:: Input data ::
= = = = = = =

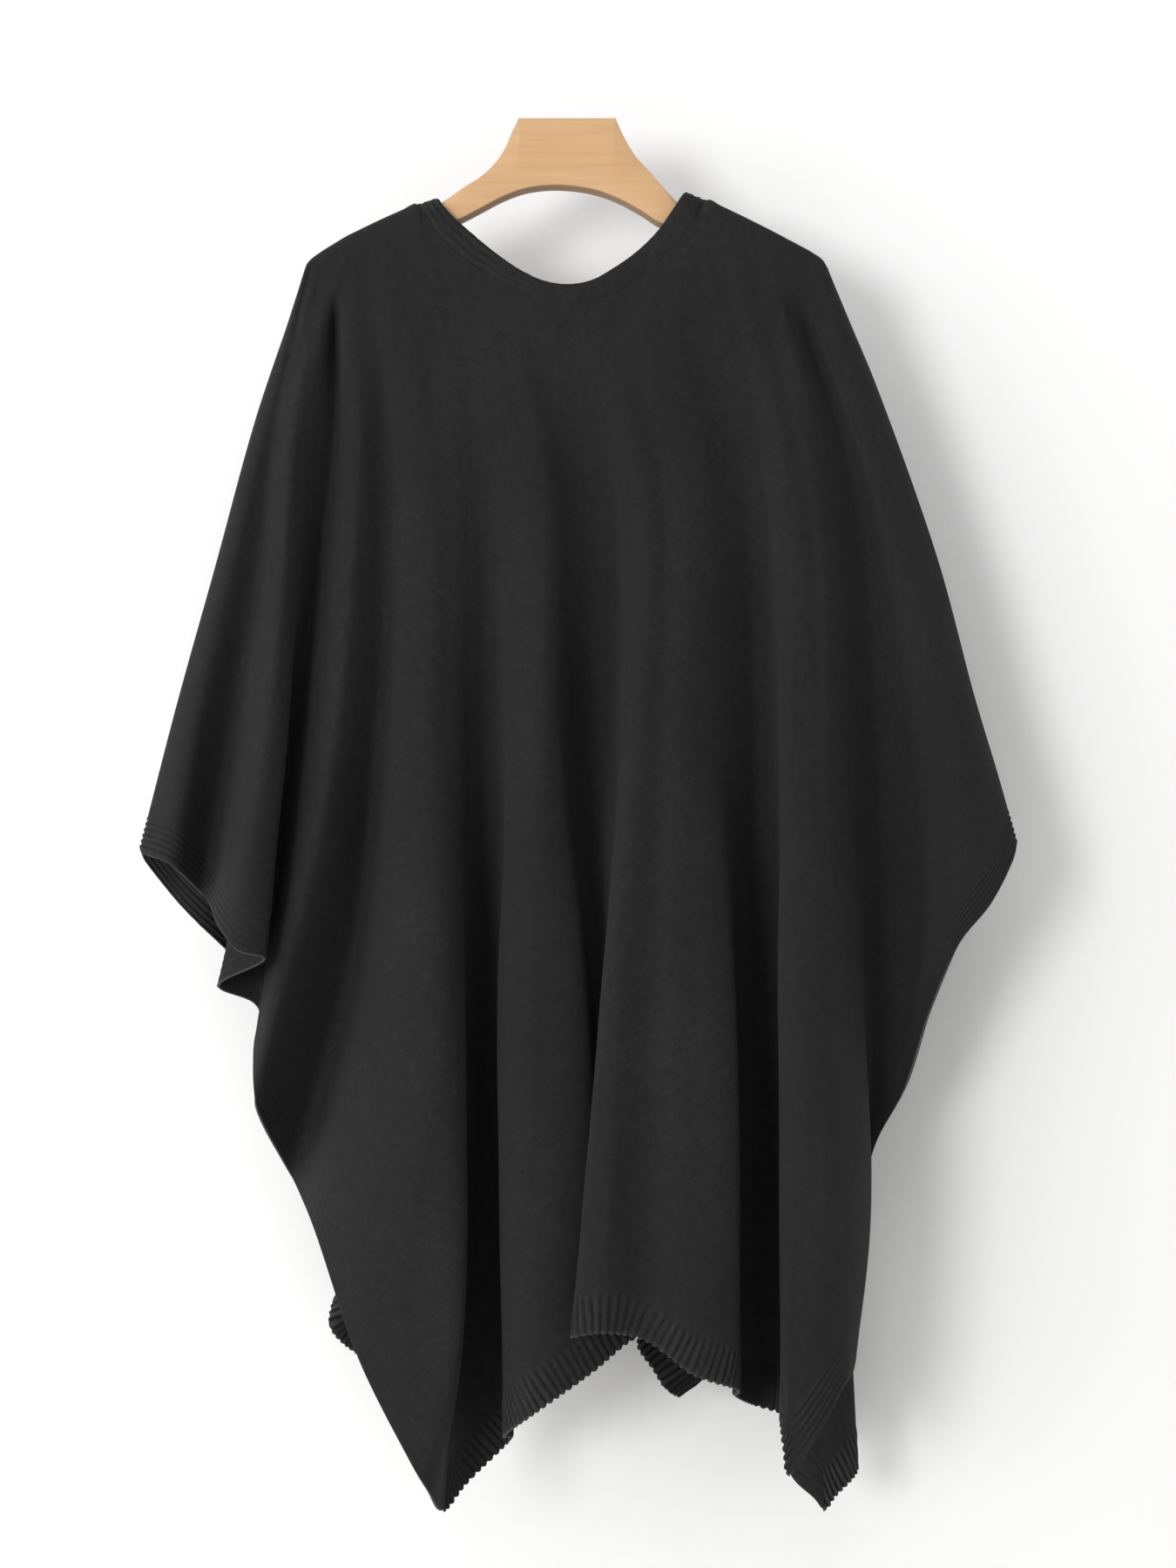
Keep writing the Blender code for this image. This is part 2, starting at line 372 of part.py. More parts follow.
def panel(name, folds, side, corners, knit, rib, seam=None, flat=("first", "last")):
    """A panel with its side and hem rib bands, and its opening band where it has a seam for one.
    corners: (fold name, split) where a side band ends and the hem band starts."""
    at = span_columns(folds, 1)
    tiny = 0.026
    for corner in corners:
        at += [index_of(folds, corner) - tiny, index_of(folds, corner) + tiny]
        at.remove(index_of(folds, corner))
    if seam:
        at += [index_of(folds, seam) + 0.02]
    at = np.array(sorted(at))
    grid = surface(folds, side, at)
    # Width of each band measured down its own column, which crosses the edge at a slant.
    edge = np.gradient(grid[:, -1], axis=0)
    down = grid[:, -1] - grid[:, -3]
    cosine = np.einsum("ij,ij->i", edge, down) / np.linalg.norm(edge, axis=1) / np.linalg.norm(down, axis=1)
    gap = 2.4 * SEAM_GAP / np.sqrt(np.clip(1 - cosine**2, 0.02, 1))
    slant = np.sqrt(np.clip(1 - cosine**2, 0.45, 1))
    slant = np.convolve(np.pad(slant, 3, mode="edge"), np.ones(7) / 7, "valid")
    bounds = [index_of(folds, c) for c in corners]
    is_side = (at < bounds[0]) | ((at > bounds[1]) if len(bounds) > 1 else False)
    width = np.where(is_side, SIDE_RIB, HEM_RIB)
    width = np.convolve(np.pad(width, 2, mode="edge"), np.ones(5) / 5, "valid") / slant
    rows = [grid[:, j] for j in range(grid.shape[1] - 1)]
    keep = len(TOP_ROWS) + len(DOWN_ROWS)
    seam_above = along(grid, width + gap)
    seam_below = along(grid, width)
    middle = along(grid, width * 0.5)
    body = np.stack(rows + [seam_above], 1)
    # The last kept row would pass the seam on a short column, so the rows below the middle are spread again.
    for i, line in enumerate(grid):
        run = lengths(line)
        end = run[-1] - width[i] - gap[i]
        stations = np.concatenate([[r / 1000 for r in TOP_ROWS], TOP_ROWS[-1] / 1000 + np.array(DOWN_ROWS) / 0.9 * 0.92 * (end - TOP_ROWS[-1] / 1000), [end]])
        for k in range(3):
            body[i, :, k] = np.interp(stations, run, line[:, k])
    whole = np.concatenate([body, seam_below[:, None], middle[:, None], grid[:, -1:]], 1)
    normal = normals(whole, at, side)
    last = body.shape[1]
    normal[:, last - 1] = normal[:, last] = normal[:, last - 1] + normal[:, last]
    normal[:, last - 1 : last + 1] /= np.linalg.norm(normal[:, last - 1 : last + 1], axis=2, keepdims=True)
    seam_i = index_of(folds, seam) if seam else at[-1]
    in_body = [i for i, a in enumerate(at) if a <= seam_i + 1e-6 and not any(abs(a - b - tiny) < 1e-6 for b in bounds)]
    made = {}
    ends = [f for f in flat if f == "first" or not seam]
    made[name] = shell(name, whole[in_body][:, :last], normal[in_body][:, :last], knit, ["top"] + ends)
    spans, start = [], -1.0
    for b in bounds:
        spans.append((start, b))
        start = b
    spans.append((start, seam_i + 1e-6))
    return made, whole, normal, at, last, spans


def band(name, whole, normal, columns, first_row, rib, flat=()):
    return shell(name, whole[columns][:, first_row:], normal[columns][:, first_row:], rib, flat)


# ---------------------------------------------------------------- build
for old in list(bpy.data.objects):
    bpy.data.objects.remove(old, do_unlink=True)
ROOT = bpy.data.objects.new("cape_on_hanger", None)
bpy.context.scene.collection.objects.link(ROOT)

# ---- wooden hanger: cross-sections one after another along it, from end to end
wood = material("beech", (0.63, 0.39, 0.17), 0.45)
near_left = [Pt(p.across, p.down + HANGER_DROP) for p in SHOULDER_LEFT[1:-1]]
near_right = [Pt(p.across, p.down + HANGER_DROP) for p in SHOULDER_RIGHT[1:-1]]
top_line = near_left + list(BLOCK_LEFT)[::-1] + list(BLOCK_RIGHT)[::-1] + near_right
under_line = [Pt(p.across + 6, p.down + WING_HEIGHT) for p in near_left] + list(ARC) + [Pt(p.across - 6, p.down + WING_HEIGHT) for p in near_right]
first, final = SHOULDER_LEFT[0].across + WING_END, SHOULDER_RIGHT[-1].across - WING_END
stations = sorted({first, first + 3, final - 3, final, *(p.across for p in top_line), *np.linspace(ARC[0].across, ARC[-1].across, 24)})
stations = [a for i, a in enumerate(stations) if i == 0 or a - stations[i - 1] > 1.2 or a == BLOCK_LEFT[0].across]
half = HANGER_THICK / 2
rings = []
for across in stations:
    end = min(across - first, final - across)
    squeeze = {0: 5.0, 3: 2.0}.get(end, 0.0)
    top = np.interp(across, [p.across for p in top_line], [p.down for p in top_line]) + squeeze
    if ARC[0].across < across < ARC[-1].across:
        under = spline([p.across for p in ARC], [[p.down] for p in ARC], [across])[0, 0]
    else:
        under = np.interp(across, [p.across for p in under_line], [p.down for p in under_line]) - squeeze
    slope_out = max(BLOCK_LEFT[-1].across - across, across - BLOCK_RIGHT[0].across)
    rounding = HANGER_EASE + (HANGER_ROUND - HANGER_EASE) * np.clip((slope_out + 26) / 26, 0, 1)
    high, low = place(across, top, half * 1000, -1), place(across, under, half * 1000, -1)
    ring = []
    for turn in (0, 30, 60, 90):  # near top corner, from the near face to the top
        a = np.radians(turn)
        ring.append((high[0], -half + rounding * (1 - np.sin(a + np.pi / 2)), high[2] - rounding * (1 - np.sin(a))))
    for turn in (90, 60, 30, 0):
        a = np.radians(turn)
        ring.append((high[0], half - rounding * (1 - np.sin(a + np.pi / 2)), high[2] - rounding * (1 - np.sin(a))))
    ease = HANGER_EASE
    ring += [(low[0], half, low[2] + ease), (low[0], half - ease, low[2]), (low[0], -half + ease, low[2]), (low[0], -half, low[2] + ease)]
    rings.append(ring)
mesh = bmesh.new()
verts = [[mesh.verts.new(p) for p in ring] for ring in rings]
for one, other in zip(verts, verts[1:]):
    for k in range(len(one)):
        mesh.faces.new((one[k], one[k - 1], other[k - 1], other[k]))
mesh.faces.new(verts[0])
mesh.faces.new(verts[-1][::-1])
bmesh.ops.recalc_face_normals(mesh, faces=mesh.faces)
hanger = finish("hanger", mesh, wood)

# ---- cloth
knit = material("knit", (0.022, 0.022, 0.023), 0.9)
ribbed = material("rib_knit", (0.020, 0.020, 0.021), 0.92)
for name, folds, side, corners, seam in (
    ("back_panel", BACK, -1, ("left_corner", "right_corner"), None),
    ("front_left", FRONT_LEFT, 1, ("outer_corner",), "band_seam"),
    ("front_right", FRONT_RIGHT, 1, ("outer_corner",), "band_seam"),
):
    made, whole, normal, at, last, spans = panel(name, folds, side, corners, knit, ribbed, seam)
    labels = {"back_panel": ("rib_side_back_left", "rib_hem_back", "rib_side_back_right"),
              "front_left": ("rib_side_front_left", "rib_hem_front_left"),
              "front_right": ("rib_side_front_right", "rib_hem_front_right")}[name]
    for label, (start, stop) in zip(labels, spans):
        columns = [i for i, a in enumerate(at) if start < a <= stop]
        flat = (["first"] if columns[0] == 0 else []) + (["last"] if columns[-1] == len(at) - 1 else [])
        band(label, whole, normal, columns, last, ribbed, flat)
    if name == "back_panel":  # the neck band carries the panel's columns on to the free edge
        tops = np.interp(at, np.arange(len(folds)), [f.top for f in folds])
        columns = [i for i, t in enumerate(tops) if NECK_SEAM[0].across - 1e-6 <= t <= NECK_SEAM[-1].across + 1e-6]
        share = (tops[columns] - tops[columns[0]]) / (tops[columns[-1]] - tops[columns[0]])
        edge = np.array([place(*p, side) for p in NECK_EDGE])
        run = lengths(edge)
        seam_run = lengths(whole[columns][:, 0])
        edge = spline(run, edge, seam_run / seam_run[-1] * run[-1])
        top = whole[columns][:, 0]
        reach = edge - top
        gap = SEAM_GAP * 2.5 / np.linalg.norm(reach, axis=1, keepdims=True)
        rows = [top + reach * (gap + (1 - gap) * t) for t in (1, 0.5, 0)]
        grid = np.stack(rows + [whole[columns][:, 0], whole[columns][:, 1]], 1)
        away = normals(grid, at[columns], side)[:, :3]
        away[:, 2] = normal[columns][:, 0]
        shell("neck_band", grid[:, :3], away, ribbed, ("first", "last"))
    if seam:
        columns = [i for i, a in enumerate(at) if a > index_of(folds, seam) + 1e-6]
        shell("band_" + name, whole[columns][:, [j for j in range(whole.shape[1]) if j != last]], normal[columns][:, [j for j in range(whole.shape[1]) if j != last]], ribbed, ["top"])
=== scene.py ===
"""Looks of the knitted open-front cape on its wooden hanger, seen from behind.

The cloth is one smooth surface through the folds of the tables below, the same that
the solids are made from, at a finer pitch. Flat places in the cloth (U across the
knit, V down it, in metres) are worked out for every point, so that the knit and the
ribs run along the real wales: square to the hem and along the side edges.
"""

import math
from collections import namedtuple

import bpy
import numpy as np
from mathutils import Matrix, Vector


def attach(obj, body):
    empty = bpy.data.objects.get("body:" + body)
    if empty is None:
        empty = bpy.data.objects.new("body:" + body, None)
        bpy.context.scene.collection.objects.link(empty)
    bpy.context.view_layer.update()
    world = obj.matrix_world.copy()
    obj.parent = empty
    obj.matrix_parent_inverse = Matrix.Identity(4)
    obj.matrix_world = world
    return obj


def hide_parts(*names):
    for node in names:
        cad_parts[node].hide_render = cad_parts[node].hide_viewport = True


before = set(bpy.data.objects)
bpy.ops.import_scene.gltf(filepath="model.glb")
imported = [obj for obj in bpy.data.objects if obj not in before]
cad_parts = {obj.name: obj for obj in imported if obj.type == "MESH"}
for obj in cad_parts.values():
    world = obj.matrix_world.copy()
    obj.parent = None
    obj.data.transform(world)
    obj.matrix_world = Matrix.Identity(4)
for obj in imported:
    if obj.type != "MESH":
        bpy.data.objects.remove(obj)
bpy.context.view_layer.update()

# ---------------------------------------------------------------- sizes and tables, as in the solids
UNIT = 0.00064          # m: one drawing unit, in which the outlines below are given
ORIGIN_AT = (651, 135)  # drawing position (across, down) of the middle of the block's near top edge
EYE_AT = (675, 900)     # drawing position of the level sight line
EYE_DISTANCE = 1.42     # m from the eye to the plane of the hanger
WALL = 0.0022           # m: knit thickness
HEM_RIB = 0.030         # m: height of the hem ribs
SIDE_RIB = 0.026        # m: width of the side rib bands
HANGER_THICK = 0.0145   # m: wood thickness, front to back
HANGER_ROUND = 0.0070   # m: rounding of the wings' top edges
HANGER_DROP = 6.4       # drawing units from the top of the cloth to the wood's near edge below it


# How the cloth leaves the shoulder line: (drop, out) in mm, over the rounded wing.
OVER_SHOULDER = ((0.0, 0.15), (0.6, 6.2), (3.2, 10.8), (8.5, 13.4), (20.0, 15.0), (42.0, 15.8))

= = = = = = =

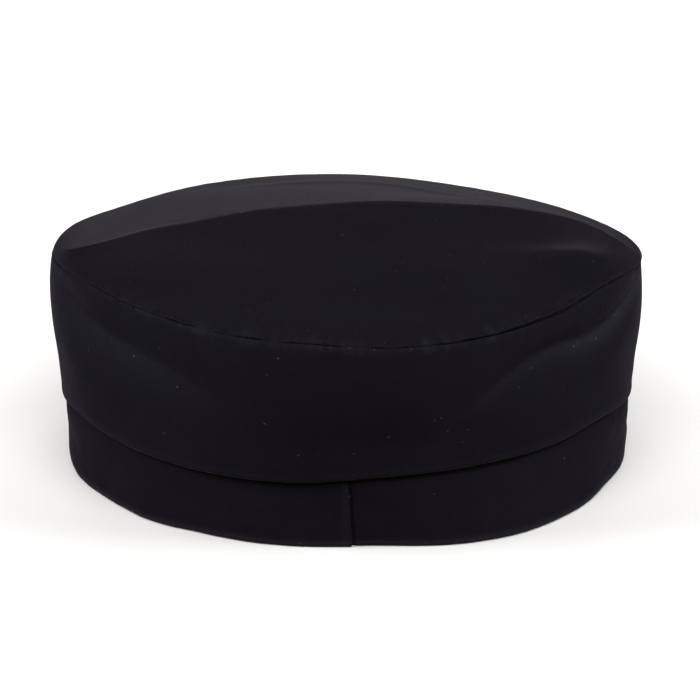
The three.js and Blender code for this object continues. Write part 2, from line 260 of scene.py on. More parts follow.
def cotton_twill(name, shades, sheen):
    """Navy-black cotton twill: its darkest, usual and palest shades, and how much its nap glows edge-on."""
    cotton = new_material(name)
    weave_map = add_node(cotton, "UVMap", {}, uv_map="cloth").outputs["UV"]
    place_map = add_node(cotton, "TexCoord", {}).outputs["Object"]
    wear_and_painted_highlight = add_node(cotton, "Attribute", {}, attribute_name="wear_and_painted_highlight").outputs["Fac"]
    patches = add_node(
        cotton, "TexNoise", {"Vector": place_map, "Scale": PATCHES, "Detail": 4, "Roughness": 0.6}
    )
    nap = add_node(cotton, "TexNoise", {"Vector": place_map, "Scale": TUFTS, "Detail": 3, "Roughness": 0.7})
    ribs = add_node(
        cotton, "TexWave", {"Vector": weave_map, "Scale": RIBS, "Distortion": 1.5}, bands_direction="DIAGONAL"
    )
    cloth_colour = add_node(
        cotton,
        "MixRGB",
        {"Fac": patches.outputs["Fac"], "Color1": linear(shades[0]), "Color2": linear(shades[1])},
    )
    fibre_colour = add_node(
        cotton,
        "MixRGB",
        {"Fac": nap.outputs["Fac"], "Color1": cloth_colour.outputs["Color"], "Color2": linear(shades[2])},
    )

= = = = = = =

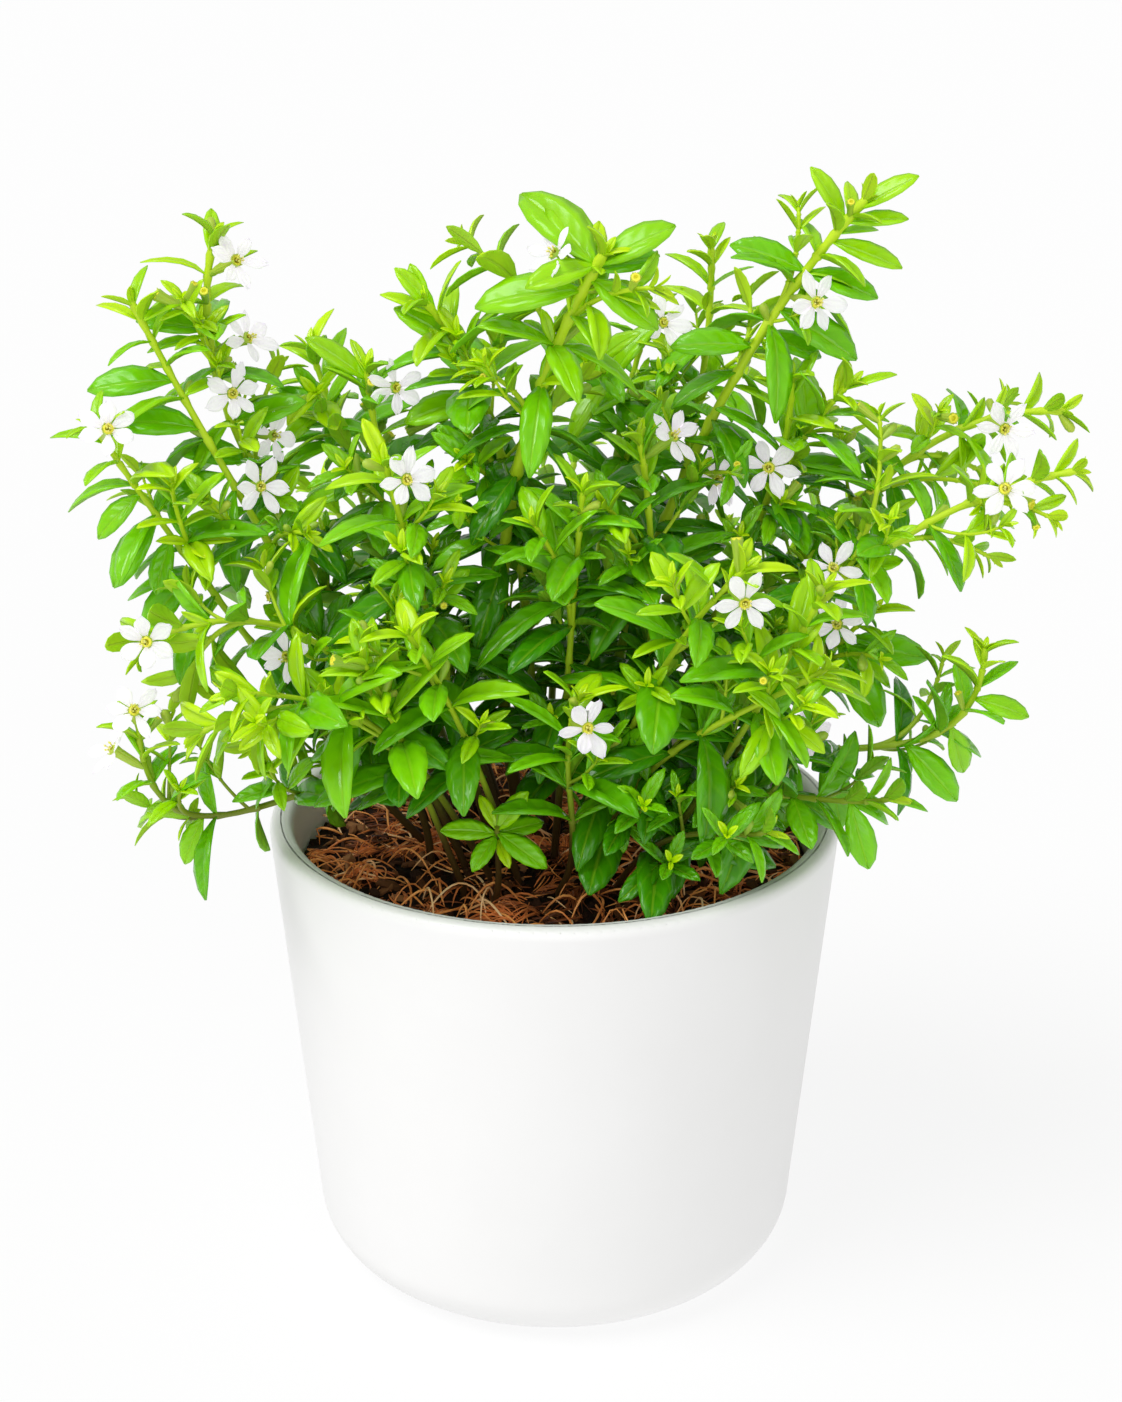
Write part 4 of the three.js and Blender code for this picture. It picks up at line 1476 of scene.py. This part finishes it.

= = = = = = =

:: Task description ::
In the records above, find the lines containing "More" and copy them.

:: Result ::
Keep writing the Blender code for this image. This is part 2, starting at line 372 of part.py. More parts follow.
The three.js and Blender code for this object continues. Write part 2, from line 260 of scene.py on. More parts follow.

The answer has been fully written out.